José Maria obedeceu a este mandato com o maior jubilo, por se lembrar das derradeiras palavras que, ao despedirse, lhe dirigira o Snr. D. Pedro I: — « Sirva meu filho com a mesma dedicação com que me serviu. »—José Maria observou religiosamente o. que promettera n'esta occasião ao fundador do imperio.

A partida para a Europa do principe cavalleiro causou um grande abalo no espirito do nosso fallecido consocio, e em resultado d'esta affecção moral adoeceu em Junho do mesmo anno, 1831, d'um modo tao assustador, que os facultativos lhe aconselharam que se retirasse para fóra da cidade, que tratasse de suspender todo o trabalho mental, que désse alguma folga ao seu animo e que da nossa incomparavel natureza fruisse os encantos da estação.

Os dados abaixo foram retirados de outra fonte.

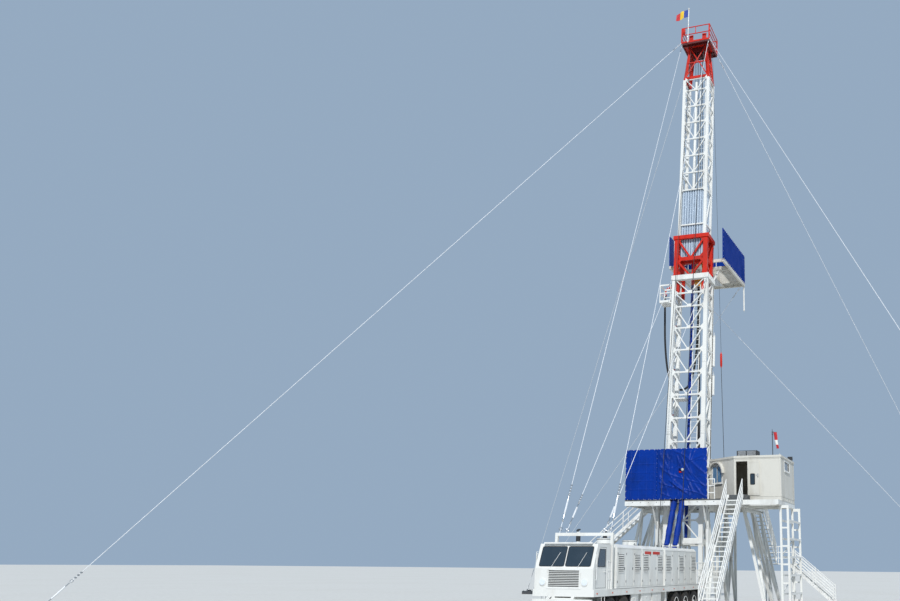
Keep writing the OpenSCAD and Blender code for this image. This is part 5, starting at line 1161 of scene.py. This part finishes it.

N'este ensejo apresentou de novo o pedido da sua demissão, allegando os ponderosos motivos supramencionados: a regencia conformou-se com a justiça da sua supplica.

Finda aqui a terceira época da vida do nosso fallecido consocio.

Mas não faltará quem nos faça no seu interior a pergunta seguinte: e a que lado politico pertencia o leal servidor dos nossos reis?

Esta pergunta deve ter uma cabal resposta no seu devido tempo e lugar: por em quanto cingir-me-hei a dizer-vos que José Maria Velho da Silva era eminentemente brasileiro.